Iranian leaders were not the only ones threatening Israel over the
weekend. On Friday Hezbollah said it possessed precision rockets that could kill
“tens of thousands” of Israelis in strikes on Israel.
“I tell the
Israelis that you have a number of targets, not a large number... that
can be hit with precision rockets... which we have,” Hezbollah secretary-general
Hassan Nasrallah said in a broadcast speech.
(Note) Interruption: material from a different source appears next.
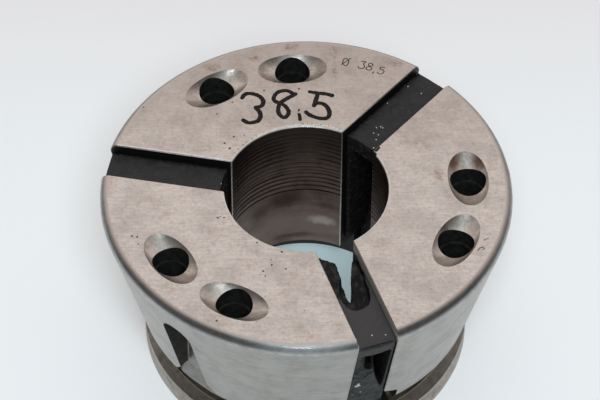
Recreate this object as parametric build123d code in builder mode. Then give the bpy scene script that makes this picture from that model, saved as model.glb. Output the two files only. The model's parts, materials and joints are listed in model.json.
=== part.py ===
"""Segmented clamping head for a taper chuck: three hardened steel segments joined by three rubber webs.

All sizes are in millimetres. The rear face lies on Z = 0, the front face at the top, and the axis is Z.
Angles run anticlockwise from +X, seen from the front face. Depths are measured back from the front face.
"""
import os
from math import cos, radians, sin

from build123d import *

# Whole head
head_length = 50.3
front_diameter = 97.6  # where the taper would meet the front face, before the rim is rounded
rim_radius = 2.0
first_slot_angle = 50.0

# Outer taper and the steep chamfer behind it
taper_length = 35.0
taper_small_diameter = 80.2
taper_back_length = 3.4
taper_back_diameter = 76.2

# Groove and flange at the rear, where the draw tube takes hold
groove_width = 3.9
groove_diameter = 68.0
groove_corner_radius = 0.6
flange_diameter = 78.4
flange_shoulder = 2.1  # 45 degree shoulder on the groove side of the flange
flange_edge_break = 0.5

# Bore and rear recess
bore_diameter = 38.5
bore_chamfer = 0.4
recess_diameter = 49.3
recess_depth = 8.3
recess_chamfer = 0.6

# Slots between the segments, and the wider relief at their rear ends
slot_width = 9.3
slot_edge_break = 0.2  # on the flanks' edges at the front face and at the bore
relief_step = 3.75  # wider than the slot, on each side
relief_start_depth = 29.6  # its top, at the slot's own width
relief_full_depth = 32.0  # where it has its full width
relief_below_groove = 3.0  # of its flat floor, below the rear groove's floor

# Six blind stepped holes for the changing fixture, each in a dished lead-in
fixture_circle_diameter = 76.0
fixture_hole_angle = 14.7  # either side of each segment's middle
fixture_hole_diameter = 8.5
fixture_hole_step_depth = 5.5
fixture_pilot_diameter = 7.4
fixture_pilot_depth = 16.0
dish_length = 16.8
dish_width = 9.5
dish_depth = 2.0

# Locating groove, milled into the taper at one segment's middle
locating_segment = "left_segment"
locating_floor_distance = 38.0  # of its flat floor from the axis
locating_floor_radius = 0.5
locating_width = 8.2
locating_top_depth = 7.6
locating_mouth_width = 12.8
locating_flare_length = 3.25  # of its mouth, up to the taper's small end

# Rubber webs: a strap under the front face, a skin on each flank and a foot towards the rear
web_recess = 2.6  # below the front face
web_bore_inset = 2.05  # behind the bore's wall
web_taper_inset = 0.5  # under the taper's surface
web_groove_inset = 0.6  # under the rear groove's floor
web_rear_gap = 0.6  # above the rear face
web_skin = 1.2
strap_thickness = 4.5
foot_top_depth = 14.0
foot_top_thickness = 9.1
foot_neck_length = 1.0  # where it leaves the taper, ahead of the taper's small end
foot_recess_inset = 2.35  # behind the rear recess's wall
foot_recess_clearance = 2.0  # ahead of the rear recess's floor

# Tear in one web: a notch through the strap from the bore, and a split down the foot beside one skin
torn_web = "front_web"
tear_length = 13.6
tear_root_across = -1.8
tear_shoulder_length = 2.2
tear_shoulder_across = -1.6
tear_mouth_across = 3.2
split_width = 3.2
split_end_depth = 27.5

# Worked out from the sizes above
front_radius = front_diameter / 2
bore_radius = bore_diameter / 2
slot_half = slot_width / 2
flange_radius = flange_diameter / 2
groove_radius = groove_diameter / 2
groove_front_depth = taper_length + taper_back_length
groove_rear_depth = groove_front_depth + groove_width
recess_radius = recess_diameter / 2
taper_slope = (front_diameter - taper_small_diameter) / 2 / taper_length
segment_step = 120
slot_angles = [first_slot_angle + segment_step * turn for turn in range(3)]
segment_angles = [angle + segment_step / 2 for angle in slot_angles]
segments = dict(zip(["upper_segment", "left_segment", "right_segment"], segment_angles))
webs = dict(zip(["rear_web", "left_web", "front_web"], slot_angles))


def outward(angle):
    """Unit vector from the axis at this angle."""
    return Vector(cos(radians(angle)), sin(radians(angle)), 0)


def facing_plane(angle, distance):
    """Plane square to outward: its X runs anticlockwise round the head, its Y up from the rear face."""
    return Plane(origin=outward(angle) * distance, x_dir=outward(angle + 90), z_dir=outward(angle))


def section_plane(angle):
    """Plane that holds the axis: its X runs outward, its Y up from the rear face."""
    return Plane(origin=(0, 0, 0), x_dir=outward(angle), z_dir=outward(angle - 90))


def at(place, depth):
    """Point in one of these planes, from its place along X and its depth below the front face."""
    return (place, head_length - depth)


def taper_radius(depth):
    """Radius of the taper's surface at this depth."""
    return front_radius - taper_slope * depth


# The blank: one turned ring, drilled for the changing fixture
with BuildPart() as blank:
    with BuildSketch(section_plane(0)):
        with BuildLine():
            Polyline(
                at(bore_radius + bore_chamfer, 0),
                at(front_radius, 0),
                at(taper_small_diameter / 2, taper_length),
                at(taper_back_diameter / 2, groove_front_depth),
                at(groove_radius, groove_front_depth),
                at(groove_radius, groove_rear_depth),
                at(flange_radius - flange_shoulder, groove_rear_depth),
                at(flange_radius, groove_rear_depth + flange_shoulder),
                at(flange_radius, head_length - flange_edge_break),
                at(flange_radius - flange_edge_break, head_length),
                at(recess_radius + recess_chamfer, head_length),
                at(recess_radius, head_length - recess_chamfer),
                at(recess_radius, head_length - recess_depth),
                at(bore_radius, head_length - recess_depth),
                at(bore_radius, bore_chamfer),
                close=True,
            )
        make_face()
    revolve(axis=Axis.Z)
    fillet(blank.edges().group_by(Axis.Z)[-1].sort_by(SortBy.RADIUS)[-1], radius=rim_radius)
    groove_corners = blank.edges().filter_by(GeomType.CIRCLE).filter_by(
        lambda corner: abs(corner.radius - groove_radius) < groove_corner_radius / 10
    )
    fillet(groove_corners, radius=groove_corner_radius)

    dish_long_radius = (dish_length**2 / 4 + dish_depth**2) / (2 * dish_depth)
    dish_cross_radius = (dish_width**2 / 4 + dish_depth**2) / (2 * dish_depth)
    for middle in segment_angles:
        for angle in (middle - fixture_hole_angle, middle + fixture_hole_angle):
            hole_axis = outward(angle) * (fixture_circle_diameter / 2)
            with Locations(Plane(origin=hole_axis + Vector(0, 0, head_length), z_dir=(0, 0, 1))):
                CounterBoreHole(
                    radius=fixture_pilot_diameter / 2,
                    counter_bore_radius=fixture_hole_diameter / 2,
                    counter_bore_depth=fixture_hole_step_depth,
                    depth=fixture_pilot_depth,
                )
            dish_centre = hole_axis + Vector(0, 0, head_length - dish_depth + dish_long_radius)
            with Locations(Plane(origin=dish_centre, z_dir=outward(angle))):
                Torus(dish_long_radius - dish_cross_radius, dish_cross_radius, mode=Mode.SUBTRACT)

# What the cutter takes out for the locating groove: it runs out into the rear groove
locating_angle = segments[locating_segment]
with BuildPart() as locating_groove:
    with BuildSketch(facing_plane(locating_angle, locating_floor_distance)):
        with BuildLine():
            arc_depth = locating_top_depth + locating_width / 2
            flare_depth = taper_length - locating_flare_length
            run_out_depth = groove_front_depth + groove_width / 2
            Polyline(
                at(locating_width / 2, arc_depth),
                at(locating_width / 2, flare_depth),
                at(locating_mouth_width / 2, taper_length),
                at(locating_mouth_width / 2, run_out_depth),
                at(-locating_mouth_width / 2, run_out_depth),
                at(-locating_mouth_width / 2, taper_length),
                at(-locating_width / 2, flare_depth),
                at(-locating_width / 2, arc_depth),
            )
            ThreePointArc(
                at(-locating_width / 2, arc_depth), at(0, locating_top_depth), at(locating_width / 2, arc_depth)
            )
        make_face()
    extrude(amount=front_radius - locating_floor_distance)
    floor = locating_groove.faces().sort_by(Axis((0, 0, 0), outward(locating_angle)))[0]
    fillet(floor.edges(), radius=locating_floor_radius)

os.makedirs("parts", exist_ok=True)

relief_floor_distance = groove_radius - relief_below_groove
relief_half = slot_half + relief_step

# Each segment is the part of the blank between two slots, with half of a relief at each rear end
for name, middle in segments.items():
    with BuildPart() as segment:
        add(blank.part)
        with BuildSketch():
            sector_point = outward(middle) * (slot_half / sin(radians(segment_step / 2)))
            with BuildLine():
                Polyline(
                    sector_point,
                    sector_point + outward(middle - segment_step / 2) * front_diameter,
                    sector_point + outward(middle + segment_step / 2) * front_diameter,
                    close=True,
                )
            make_face()
        extrude(amount=head_length, mode=Mode.INTERSECT)
        face_edges = segment.edges().group_by(Axis.Z)[-1].filter_by(GeomType.LINE)
        bore_edges = segment.edges().filter_by(Axis.Z).sort_by_distance((0, 0, head_length / 2))[:2]
        chamfer(face_edges + bore_edges, length=slot_edge_break)
        for slot_angle in (middle - segment_step / 2, middle + segment_step / 2):
            with BuildSketch(facing_plane(slot_angle, relief_floor_distance)):
                with BuildLine():
                    Polyline(
                        at(-slot_half, relief_start_depth),
                        at(-relief_half, relief_full_depth),
                        at(-relief_half, head_length),
                        at(relief_half, head_length),
                        at(relief_half, relief_full_depth),
                        at(slot_half, relief_start_depth),
                        close=True,
                    )
                make_face()
            extrude(amount=front_radius - relief_floor_distance, mode=Mode.SUBTRACT)
        if name == locating_segment:
            add(locating_groove.part, mode=Mode.SUBTRACT)
    segment.part.label = name
    export_step(segment.part, f"parts/{name}.step")

# Each web fills its slot's width, with a hollow between the strap, the foot and the two skins
strap_under_depth = web_recess + strap_thickness
web_inner_radius = bore_radius + web_bore_inset
foot_top_radius = taper_radius(foot_top_depth) - foot_top_thickness
foot_neck_depth = taper_length - foot_neck_length
foot_outer_radius = groove_radius - web_groove_inset
foot_inner_radius = recess_radius + foot_recess_inset
foot_inner_depth = head_length - recess_depth - foot_recess_clearance
skin_face = slot_half - web_skin
for name, slot_angle in webs.items():
    with BuildPart() as web:
        with BuildSketch(section_plane(slot_angle)):
            with BuildLine():
                Polyline(
                    at(web_inner_radius, web_recess),
                    at(taper_radius(web_recess) - web_taper_inset, web_recess),
                    at(taper_radius(foot_neck_depth) - web_taper_inset, foot_neck_depth),
                    at(foot_outer_radius, groove_front_depth),
                    at(foot_outer_radius, head_length - web_rear_gap),
                    at(foot_inner_radius, head_length - web_rear_gap),
                    at(foot_inner_radius, foot_inner_depth),
                    at(web_inner_radius, foot_inner_depth),
                    close=True,
                )
            make_face()
        revolve(axis=Axis.Z)
        with BuildSketch(Plane(origin=(0, 0, 0), x_dir=outward(slot_angle), z_dir=(0, 0, 1))):
            Rectangle(front_radius, slot_width, align=(Align.MIN, Align.CENTER))
        extrude(amount=head_length, mode=Mode.INTERSECT)
        with BuildSketch(section_plane(slot_angle)):
            with BuildLine():
                Polyline(
                    at(0, strap_under_depth),
                    at(front_radius, strap_under_depth),
                    at(front_radius, foot_top_depth),
                    at(foot_top_radius, foot_top_depth),
                    at(foot_inner_radius, foot_inner_depth),
                    at(0, foot_inner_depth),
                    close=True,
                )
            make_face()
        extrude(amount=skin_face, both=True, mode=Mode.SUBTRACT)
        if name == torn_web:
            strap_under_z = head_length - strap_under_depth
            with BuildSketch(Plane(origin=(0, 0, strap_under_z), x_dir=outward(slot_angle), z_dir=(0, 0, 1))):
                with BuildLine():
                    Polyline(
                        (0, -slot_half),
                        (web_inner_radius, -slot_half),
                        (web_inner_radius + tear_shoulder_length, tear_shoulder_across),
                        (web_inner_radius + tear_length, tear_root_across),
                        (web_inner_radius, tear_mouth_across),
                        (0, tear_mouth_across),
                        close=True,
                    )
                make_face()
            extrude(amount=strap_thickness, mode=Mode.SUBTRACT)
            with BuildSketch(facing_plane(slot_angle, foot_inner_radius)):
                with BuildLine():
                    Polyline(
                        at(skin_face - split_width, foot_top_depth),
                        at(skin_face, foot_top_depth),
                        at(skin_face, split_end_depth),
                        close=True,
                    )
                make_face()
            extrude(amount=front_radius, mode=Mode.SUBTRACT)
    web.part.label = name
    export_step(web.part, f"parts/{name}.step")
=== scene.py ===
import json
import random
from math import atan2, ceil, cos, hypot, pi, radians, sin

import bmesh
import bpy
from mathutils import Matrix, Vector, noise
from mathutils.geometry import delaunay_2d_cdt


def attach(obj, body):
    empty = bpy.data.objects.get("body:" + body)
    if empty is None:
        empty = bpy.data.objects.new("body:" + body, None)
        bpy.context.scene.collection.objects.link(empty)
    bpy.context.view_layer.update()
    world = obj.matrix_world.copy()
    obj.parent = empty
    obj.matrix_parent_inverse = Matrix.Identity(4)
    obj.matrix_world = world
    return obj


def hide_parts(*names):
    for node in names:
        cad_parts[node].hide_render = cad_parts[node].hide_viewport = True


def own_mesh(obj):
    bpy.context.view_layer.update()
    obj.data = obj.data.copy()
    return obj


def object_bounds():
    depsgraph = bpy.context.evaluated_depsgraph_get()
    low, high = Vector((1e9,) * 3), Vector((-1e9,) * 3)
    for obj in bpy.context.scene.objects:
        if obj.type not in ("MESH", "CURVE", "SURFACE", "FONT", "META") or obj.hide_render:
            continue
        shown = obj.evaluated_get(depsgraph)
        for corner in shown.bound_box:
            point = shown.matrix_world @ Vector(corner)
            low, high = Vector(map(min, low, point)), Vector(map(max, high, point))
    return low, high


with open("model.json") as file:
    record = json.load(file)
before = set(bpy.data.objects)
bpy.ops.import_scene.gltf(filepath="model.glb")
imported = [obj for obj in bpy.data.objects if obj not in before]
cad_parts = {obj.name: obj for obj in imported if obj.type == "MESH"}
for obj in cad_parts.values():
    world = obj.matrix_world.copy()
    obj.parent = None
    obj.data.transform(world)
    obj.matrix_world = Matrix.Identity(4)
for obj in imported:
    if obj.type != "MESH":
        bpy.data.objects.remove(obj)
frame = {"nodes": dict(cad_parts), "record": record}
cadLow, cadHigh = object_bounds()
mounts = {mount["name"]: mount for mount in frame["record"]["mounts"]}
mm = 0.001
frontZ = cadHigh.z
boreRadius = mounts["bore"]["dims"]["r_mm"]
sideways, backwards, upwards = (1, 0, 0), (0, 1, 0), (0, 0, 1)
scene = bpy.context.scene
scene.view_settings.view_transform = "Standard"
print("frame loaded:", ", ".join(sorted(frame["nodes"])))


def placed(name, data):
    thing = bpy.data.objects.new(name, data)
    scene.collection.objects.link(thing)
    return thing


def asMesh(name, bm):
    mesh = bpy.data.meshes.new(name)
    bm.to_mesh(mesh)
    bm.free()
    return mesh


def toLinear(hexColour):
    parts = [int(hexColour[place:place + 2], 16) / 255 for place in (1, 3, 5)]
    return [p / 12.92 if p <= 0.04045 else ((p + 0.055) / 1.055) ** 2.4 for p in parts] + [1]


def addNode(near, kind, inputs=None, **settings):
    # a node in the tree that something belongs to, its inputs linked or set; gives its outputs
    tree = near.id_data
    node = tree.nodes.new("ShaderNode" + kind)
    for name, value in settings.items():
        setattr(node, name, value)
    for socket, value in (inputs or {}).items():
        if isinstance(value, bpy.types.NodeSocket):
            tree.links.new(value, node.inputs[socket])
        else:
            node.inputs[socket].default_value = value
    return node.outputs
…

He said he would not identify the
targets, and he did not say whether the rockets were newly acquired
weapons.
Nasrallah said his group could strike a limited number of
targets in Israel that if hit would lead to mass casualties – a possible
reference to Israeli nuclear facilities.
“Hitting these targets with a
small number of rockets will turn... the lives of hundreds of thousands of
Zionists to real hell, and we can talk about tens of thousands of dead,”
Nasrallah said.
He said Israel was still debating whether to attack Iran
because “Iran was strong and brave.”
One Israeli official said that
Hezbollah was merely a proxy for the Iranian regime, not the “Lebanese
liberation movement” it has masqueraded as over the years, and that it was now
threatening to “ignite the Israeli-Lebanese border to serve the interests of its
masters in Tehran.”
The official said that “anyone with eyes in their
head” understands that Hezbollah “is a brutal totalitarian terrorist
organization” allied not only with Iran but also with the regime of Syria’s
President Bashar Assad, to the extent that it is “on the ground killing innocent
Syrian civilians.”
Ban was not the only one over the weekend to condemn
Ahmadinejad’s comments. They were also slammed by the US and the EU.
US
National Security Council spokesman Tommy Vietor told AFP, “We strongly condemn
the latest series of offensive and reprehensible comments by senior Iranian
officials that are aimed at Israel.”
He said that if Iran were concerned
about human rights, it should stop supporting Assad’s “brutal assault on the
Syrian people.”
EU foreign policy chief Catherine Ashton, meanwhile,
called Ahmadinejad’s comments “outrageous and hateful.”
Ashton, the
West’s chief negotiator over Iran’s nuclear program, issued a statement saying
she “strongly condemns the outrageous and hateful remarks threatening Israel’s
existence by the supreme leader and the president of the Islamic Republic of
Iran. Israel’s right to exist must not be called into question.”
Joanna
Paraszczuk and Reuters contributed to this report.